— Start of Records shown —

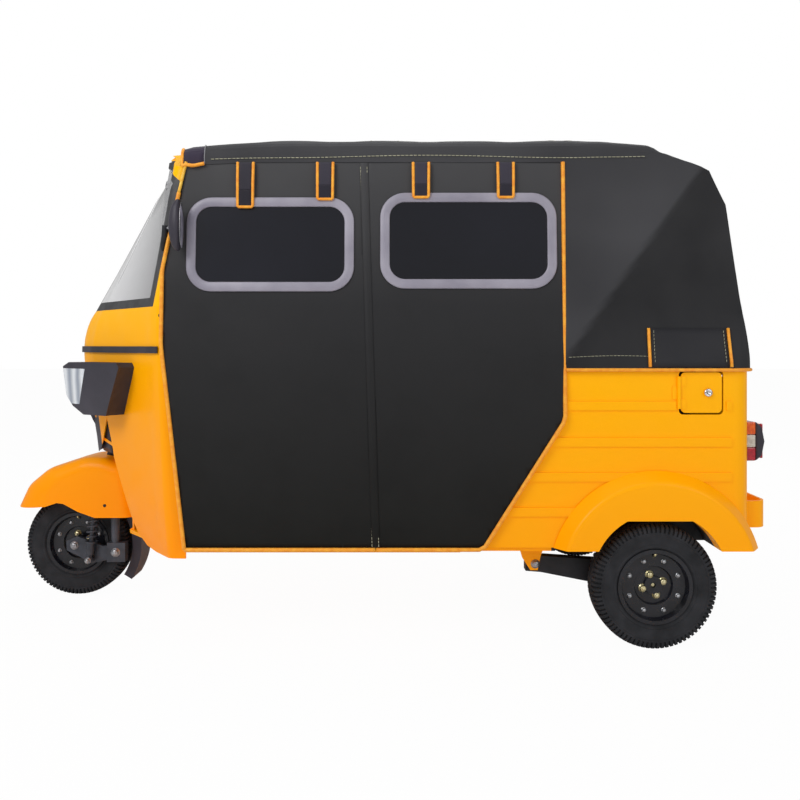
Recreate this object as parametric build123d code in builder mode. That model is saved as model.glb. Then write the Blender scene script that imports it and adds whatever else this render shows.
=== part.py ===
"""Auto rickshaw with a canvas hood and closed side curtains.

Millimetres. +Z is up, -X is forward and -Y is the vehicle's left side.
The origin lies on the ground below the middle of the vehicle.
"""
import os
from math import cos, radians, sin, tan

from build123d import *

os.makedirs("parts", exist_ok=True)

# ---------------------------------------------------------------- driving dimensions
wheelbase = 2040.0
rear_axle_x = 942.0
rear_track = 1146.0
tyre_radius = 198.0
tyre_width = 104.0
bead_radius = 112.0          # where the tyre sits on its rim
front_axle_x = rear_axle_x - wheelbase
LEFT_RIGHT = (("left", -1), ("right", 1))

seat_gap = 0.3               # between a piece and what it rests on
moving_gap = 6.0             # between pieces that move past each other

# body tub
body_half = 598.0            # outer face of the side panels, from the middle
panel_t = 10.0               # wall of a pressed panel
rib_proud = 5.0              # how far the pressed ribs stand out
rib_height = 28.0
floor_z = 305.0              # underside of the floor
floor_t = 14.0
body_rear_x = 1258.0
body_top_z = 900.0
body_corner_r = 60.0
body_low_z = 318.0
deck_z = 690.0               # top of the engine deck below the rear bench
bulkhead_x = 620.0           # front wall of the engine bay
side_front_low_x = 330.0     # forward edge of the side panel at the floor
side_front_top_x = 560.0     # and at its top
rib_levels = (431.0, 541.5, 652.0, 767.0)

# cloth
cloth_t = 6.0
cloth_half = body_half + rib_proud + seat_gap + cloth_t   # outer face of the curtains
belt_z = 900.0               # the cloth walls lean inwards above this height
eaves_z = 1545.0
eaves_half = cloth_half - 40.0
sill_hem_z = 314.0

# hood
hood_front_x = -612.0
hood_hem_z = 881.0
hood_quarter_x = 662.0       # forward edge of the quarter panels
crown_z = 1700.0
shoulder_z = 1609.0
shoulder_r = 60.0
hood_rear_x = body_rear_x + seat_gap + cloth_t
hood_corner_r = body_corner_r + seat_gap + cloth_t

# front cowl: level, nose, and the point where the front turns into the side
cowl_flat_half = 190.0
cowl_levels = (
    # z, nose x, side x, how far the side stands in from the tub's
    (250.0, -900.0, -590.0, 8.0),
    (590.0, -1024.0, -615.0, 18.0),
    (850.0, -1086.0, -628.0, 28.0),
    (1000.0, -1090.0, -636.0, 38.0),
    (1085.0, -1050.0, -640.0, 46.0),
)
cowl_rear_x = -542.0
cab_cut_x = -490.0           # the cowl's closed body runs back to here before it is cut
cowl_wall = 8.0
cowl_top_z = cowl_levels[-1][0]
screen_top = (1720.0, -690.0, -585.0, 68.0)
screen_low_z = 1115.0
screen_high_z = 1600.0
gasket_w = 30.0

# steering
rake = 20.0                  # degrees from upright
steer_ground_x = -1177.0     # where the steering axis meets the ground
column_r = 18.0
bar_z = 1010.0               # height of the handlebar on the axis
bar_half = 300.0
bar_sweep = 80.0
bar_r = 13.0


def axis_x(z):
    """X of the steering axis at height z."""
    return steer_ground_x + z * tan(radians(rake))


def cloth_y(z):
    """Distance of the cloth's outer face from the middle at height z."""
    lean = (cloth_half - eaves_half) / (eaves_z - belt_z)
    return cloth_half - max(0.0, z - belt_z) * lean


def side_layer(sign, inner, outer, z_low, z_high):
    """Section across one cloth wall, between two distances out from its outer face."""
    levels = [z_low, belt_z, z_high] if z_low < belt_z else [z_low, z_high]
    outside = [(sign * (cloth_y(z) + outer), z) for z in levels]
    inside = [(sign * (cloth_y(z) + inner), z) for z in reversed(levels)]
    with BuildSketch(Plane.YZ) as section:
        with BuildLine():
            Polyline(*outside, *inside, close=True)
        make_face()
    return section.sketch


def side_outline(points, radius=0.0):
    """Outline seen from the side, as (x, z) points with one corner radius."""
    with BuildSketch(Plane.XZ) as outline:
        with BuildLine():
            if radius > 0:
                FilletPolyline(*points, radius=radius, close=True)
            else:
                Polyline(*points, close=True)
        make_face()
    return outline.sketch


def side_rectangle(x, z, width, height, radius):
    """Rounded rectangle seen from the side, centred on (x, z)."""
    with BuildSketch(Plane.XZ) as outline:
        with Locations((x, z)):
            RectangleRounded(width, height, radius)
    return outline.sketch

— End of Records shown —
— Start of Records shown —

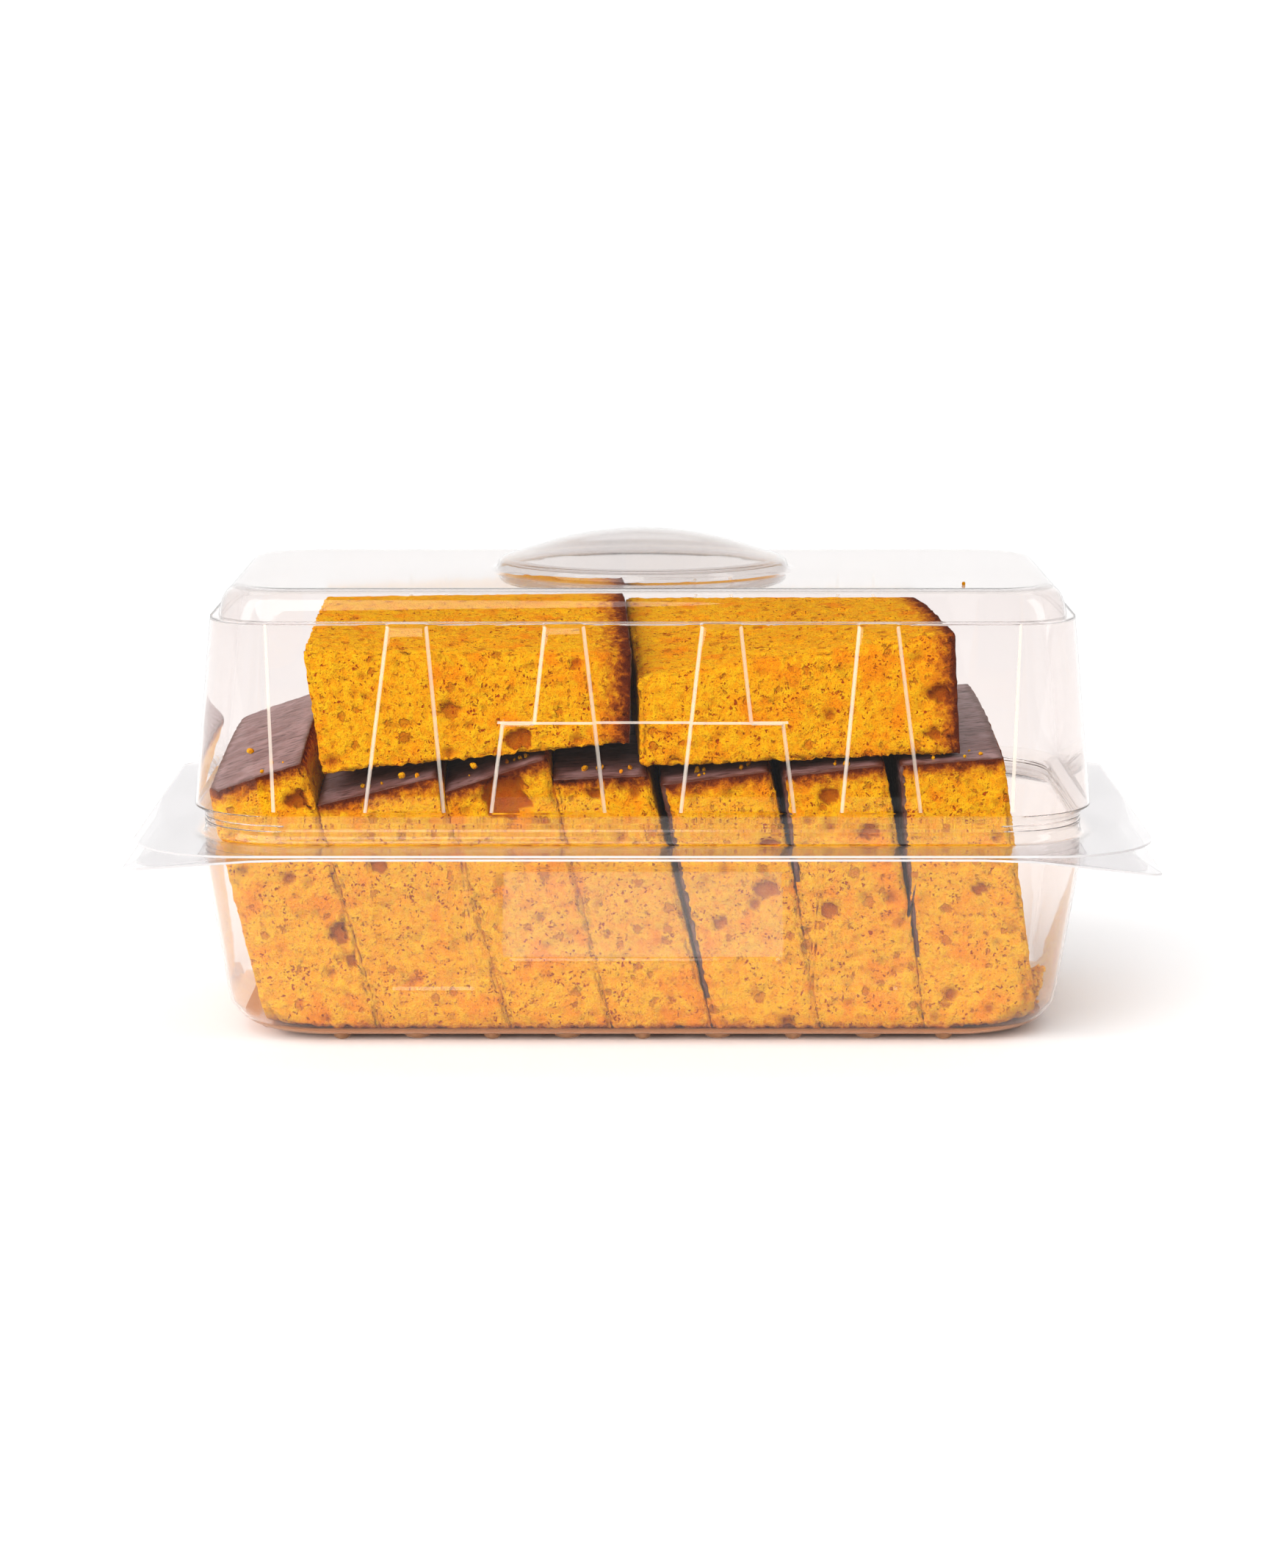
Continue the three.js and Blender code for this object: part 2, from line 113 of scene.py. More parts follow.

— End of Records shown —

Aim: Look back at the entries above and repeat, unchanged, every line from the line holding "Recreate this object" through the line holding "closed side curtains.".

Solution for this exercise:
Recreate this object as parametric build123d code in builder mode. That model is saved as model.glb. Then write the Blender scene script that imports it and adds whatever else this render shows.
=== part.py ===
"""Auto rickshaw with a canvas hood and closed side curtains.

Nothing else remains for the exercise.